Data provided:
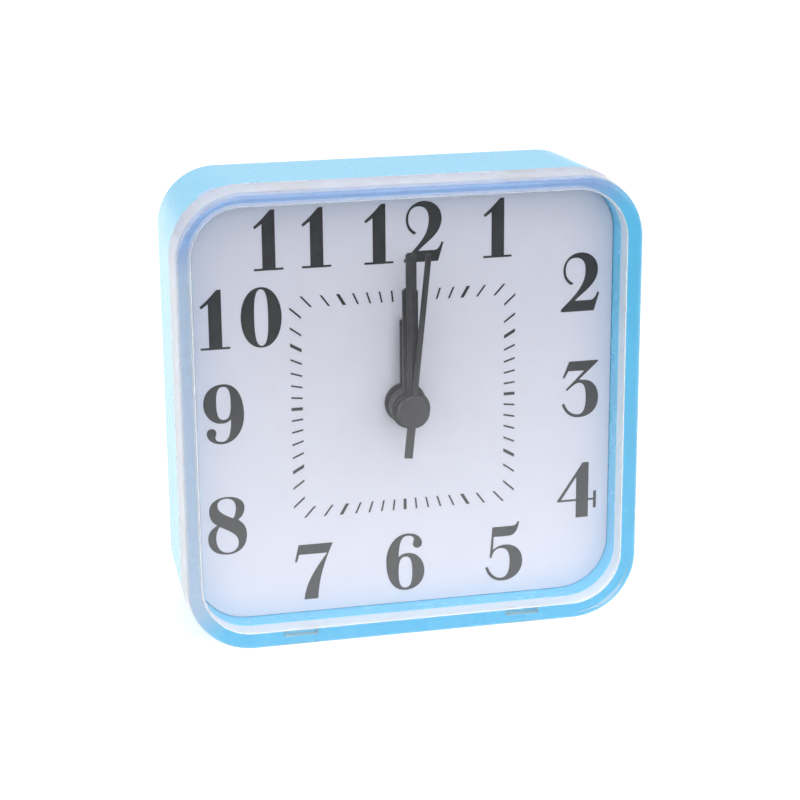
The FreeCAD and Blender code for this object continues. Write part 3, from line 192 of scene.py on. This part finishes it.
def surface(name, colour, roughness, metallic=0.0, variation=0.05, spread=0.15, scale=400.0,
            bump=0.1, depth=0.00002, fine=6000.0, **sockets):
    """A Principled surface whose colour, roughness and height all vary a little."""
    material, tree, output = new_material(name)
    shader = tree.nodes.new("ShaderNodeBsdfPrincipled")
    broad = object_noise(tree, scale)
    darker = tuple(c * (1 - variation) for c in colour)
    lighter = tuple(min(1, c * (1 + variation)) for c in colour)
    tree.links.new(blended(tree, mapped(tree, broad, 0, 1), darker, lighter), shader.inputs["Base Color"])
    polish = mapped(tree, object_noise(tree, scale * 3), roughness * (1 - spread), roughness * (1 + spread))
    tree.links.new(polish, shader.inputs["Roughness"])
    uneven(tree, shader, fine, 3.0, bump, depth)
    shader.inputs["Metallic"].default_value = metallic
    for socket, value in sockets.items():
        shader.inputs[socket.replace("_", " ")].default_value = value
    tree.links.new(shader.outputs["BSDF"], output.inputs["Surface"])
    return material


def case_plastic():
    """Blue plastic; the rim under the clear cover and the clip pockets get painted light, an emission coloured by
    side, in place of the light that the cover's wall gathers.
    """
    material = surface("blue case plastic", (0.14, 0.635, 0.95), 0.27, variation=0.015, spread=0.05,
                       scale=80.0, bump=0.006, fine=30.0, Subsurface_Scale=0.002)
    tree = material.node_tree
    shader = next(node for node in tree.nodes if node.type == "BSDF_PRINCIPLED")
    x, y, z = object_axes(tree)
    # Where the painted glow goes: the rim face under the cover and the clip pockets
    on_rim = calculated(tree, "COMPARE", y, rim_depth, rim_tolerance)
    height = calculated(tree, "ABSOLUTE", calculated(tree, "SUBTRACT", z, mid_height))
    near_pocket = calculated(tree, "COMPARE", height, pocket_offset, clip_pocket_half)
    before_pocket_end = calculated(tree, "LESS_THAN", y, rim_depth + clip_pocket_depth)
    in_pocket = calculated(tree, "MULTIPLY", near_pocket, before_pocket_end)
    painted_glow_mask = calculated(tree, "MAXIMUM", on_rim, in_pocket)
    left_to_top = ramped(tree, z, mid_height + left_to_top_start, mid_height + left_to_top_end)
    painted_glow_left_and_top = blended(tree, left_to_top, painted_rim_glow_left, painted_rim_glow_top)
    diagonal = calculated(tree, "SUBTRACT", x, z)
    lower_right = ramped(tree, diagonal, -mid_height - diagonal_half, -mid_height + diagonal_half)
    # Painted light: the rim and pockets glow, in a colour that changes from the left to the top and to the lower
    # right
    tree.links.new(blended(tree, lower_right, painted_glow_left_and_top, painted_rim_glow_lower_right), shader.inputs["Emission Color"])
    tree.links.new(painted_glow_mask, shader.inputs["Emission Strength"])
    normal_x, normal_y, normal_z = face_normal(tree)
    outward = looking_outward(tree, x, z, normal_x, normal_z)
    glow_inside = ramped(tree, outward, outward_start, outward_end, subsurface_weight, 0.0)
    tree.links.new(glow_inside, shader.inputs["Subsurface Weight"])
    return material


def clear_plastic(name):
    """Clear moulded polystyrene, a little milky on its sides; shadow rays pass, so the dial is lit."""
    material, tree, output = new_material(name)
    shader = tree.nodes.new("ShaderNodeBsdfPrincipled")
    shader.inputs["Base Color"].default_value = (0.985, 0.99, 1.0, 1)
    shader.inputs["Transmission Weight"].default_value = 1.0
    shader.inputs["IOR"].default_value = 1.5
    tree.links.new(mapped(tree, object_noise(tree, 300.0), 0.012, 0.03), shader.inputs["Roughness"])
    uneven(tree, shader, 120.0, 2.0, 0.04, 0.00003)
    milky = tree.nodes.new("ShaderNodeBsdfDiffuse")
    milky.inputs["Color"].default_value = (0.88, 0.90, 0.93, 1)
    x, y, z = object_axes(tree)
    normal_x, normal_y, normal_z = face_normal(tree)
    outward = looking_outward(tree, x, z, normal_x, normal_z)
    sideways = ramped(tree, calculated(tree, "ABSOLUTE", normal_y), facing_forward, facing_sideways)
    amount = ramped(tree, outward, -milky_half, milky_half, milky_inside, milky_outside)
    share = calculated(tree, "MULTIPLY", sideways, amount)
    solid = mixed_shader(tree, share, shader.outputs["BSDF"], milky.outputs["BSDF"])
    path = tree.nodes.new("ShaderNodeLightPath")
    passing = tree.nodes.new("ShaderNodeBsdfTransparent")
    passing.inputs["Color"].default_value = (0.95, 0.955, 0.97, 1)
    mix = mixed_shader(tree, path.outputs["Is Shadow Ray"], solid, passing.outputs["BSDF"])
    tree.links.new(mix, output.inputs["Surface"])
    return material


finishes = {
    "blue_plastic": case_plastic(),
    "clear_plastic": clear_plastic("clear cover plastic"),
    "dial_white": surface("dial white", (0.72, 0.72, 0.805), 0.5, variation=0.012, bump=0.05),
    "dial_print": surface("printed black", (0.024, 0.024, 0.027), 0.5, variation=0.2, bump=0.05),
    "hand_grey": surface("dark hands", (0.045, 0.045, 0.047), 0.42, variation=0.2, bump=0.08),
    "movement_plastic": surface("black moulding", (0.02, 0.02, 0.022), 0.45, variation=0.15),
    "plate_plastic": surface("natural moulding", (0.72, 0.70, 0.64), 0.4),
    "wheel_plastic": surface("wheel moulding", (0.75, 0.70, 0.55), 0.35, Subsurface_Weight=0.1,
                             Subsurface_Scale=0.001),
    "pinion_plastic": surface("red moulding", (0.55, 0.08, 0.05), 0.35),
    "knob_plastic": surface("knob moulding", (0.03, 0.032, 0.035), 0.42, variation=0.15, bump=0.2),
    "steel": surface("turned steel", (0.58, 0.58, 0.60), 0.25, metallic=1.0),
    "silicon_steel": surface("stamped steel", (0.42, 0.42, 0.44), 0.38, metallic=1.0),
    "magnet": surface("sintered magnet", (0.12, 0.12, 0.13), 0.6, variation=0.15, bump=0.3),
    "copper_wire": surface("enamelled copper", (0.62, 0.22, 0.09), 0.3, metallic=0.9, scale=2500.0, bump=0.5,
                           fine=5000.0),
    "brass": surface("brass", (0.75, 0.55, 0.22), 0.28, metallic=1.0),
    "ceramic": surface("fired ceramic", (0.78, 0.76, 0.70), 0.5),
    "board_green": surface("solder mask", (0.03, 0.20, 0.07), 0.35, variation=0.15),
    "chip_black": surface("moulded package", (0.015, 0.015, 0.017), 0.55, bump=0.3),
    "spring_steel": surface("plated spring", (0.70, 0.69, 0.66), 0.22, metallic=1.0),
    "cell_jacket": surface("cell jacket", (0.05, 0.12, 0.32), 0.35, variation=0.1),
    "wire_red": surface("red insulation", (0.45, 0.02, 0.02), 0.45),
    "wire_black": surface("black insulation", (0.02, 0.02, 0.022), 0.45),
}

for part in frame["record"]["subparts"]:
    node = nodes[part["node"]]
    node.data.materials.clear()
    node.data.materials.append(finishes[part["material_slot"]])


# Floor, world and lights

def plain_floor():
    """Pale paint that shows white to the camera; reflections see a painted reflection instead, a glow brightest
    near the clock.
    """
    material, tree, output = new_material("pale floor")
    paint = tree.nodes.new("ShaderNodeBsdfDiffuse")
    tree.links.new(blended(tree, object_noise(tree, floor_scale), floor_dark, floor_light), paint.inputs["Color"])
    path = tree.nodes.new("ShaderNodeLightPath")
    glow = tree.nodes.new("ShaderNodeEmission")
    tree.links.new(calculated(tree, "MULTIPLY", path.outputs["Is Camera Ray"], floor_glow), glow.inputs["Strength"])
    both = tree.nodes.new("ShaderNodeAddShader")
    tree.links.new(paint.outputs["BSDF"], both.inputs[0])
    tree.links.new(glow.outputs["Emission"], both.inputs[1])
    x, y, z = object_axes(tree)
    # Painted reflection: in reflections the floor is a glow, strongest near the clock and a little stronger behind
    # on the left
    before_clock = ramped(tree, y, painted_reflection_far, painted_reflection_near, painted_reflection_low, painted_reflection_high)
    behind = ramped(tree, y, 0.0, behind_depth)
    behind_left = calculated(tree, "MULTIPLY", behind, ramped(tree, x, left_start, left_end))
    gain = calculated(tree, "MULTIPLY", behind_left, painted_reflection_behind_left_gain)
    painted_reflection_glow = tree.nodes.new("ShaderNodeEmission")
    strength = calculated(tree, "MULTIPLY", before_clock, calculated(tree, "ADD", gain, 1.0))
    tree.links.new(strength, painted_reflection_glow.inputs["Strength"])
    mix = mixed_shader(tree, path.outputs["Is Glossy Ray"], both.outputs["Shader"], painted_reflection_glow.outputs["Emission"])
    tree.links.new(mix, output.inputs["Surface"])
    return material


def studio_world():
    """Soft light on the clock, and white to the camera, in reflections and through the cover."""
    world = bpy.data.worlds.new("studio")
    world.use_nodes = True
    tree = world.node_tree
    tree.nodes.clear()
    output = tree.nodes.new("ShaderNodeOutputWorld")
    skies = []
    for colour, strength in (((0.95, 0.97, 1.0, 1), lit_sky), ((1, 1, 1, 1), seen_sky)):
        sky = tree.nodes.new("ShaderNodeBackground")
        sky.inputs["Color"].default_value = colour
        sky.inputs["Strength"].default_value = strength
        skies.append(sky.outputs["Background"])
    path = tree.nodes.new("ShaderNodeLightPath")
    directly = calculated(tree, "MAXIMUM", path.outputs["Is Camera Ray"], path.outputs["Is Glossy Ray"])
    seen = calculated(tree, "MAXIMUM", directly, path.outputs["Is Transmission Ray"])
    tree.links.new(mixed_shader(tree, seen, *skies), output.inputs["Surface"])
    return world


def softbox(name, place, size, power):
    """A square area light that looks at the middle of the clock."""
    data = bpy.data.lights.new(name, "AREA")
    data.shape = "SQUARE"
    data.size = size
    data.energy = power
    lamp = bpy.data.objects.new(name, data)
    scene.collection.objects.link(lamp)
    lamp.location = place
    aim = Vector((0, 0, aim_height)) - Vector(place)
    lamp.rotation_euler = aim.to_track_quat("-Z", "Y").to_euler()


bpy.ops.mesh.primitive_plane_add(size=floor_size, location=(0, 0, 0))
floor = bpy.context.object
floor.name = "floor"
floor.data.materials.append(plain_floor())

scene.world = studio_world()

softbox("left key", (-0.75, -0.35, 0.45), 0.7, 2.2)
softbox("top fill", (0.1, -0.2, 0.95), 0.8, 2.4)
softbox("front fill", (0.0, -0.95, 0.45), 0.6, 1.8)
softbox("right fill", (0.8, -0.5, 0.5), 0.6, 1.2)

camera_data = bpy.data.cameras.new("camera")
camera_data.sensor_width = camera_sensor
camera_data.lens = camera_lens
camera_data.clip_start = camera_near
camera_data.clip_end = camera_far
camera = bpy.data.objects.new("camera", camera_data)
scene.collection.objects.link(camera)
camera.location = camera_place
camera.rotation_euler = camera_turn
scene.camera = camera
scene.view_settings.view_transform = "Standard"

Work required: Only the number is wanted: how many lines above include the word "finishes"?

Complete answer: 3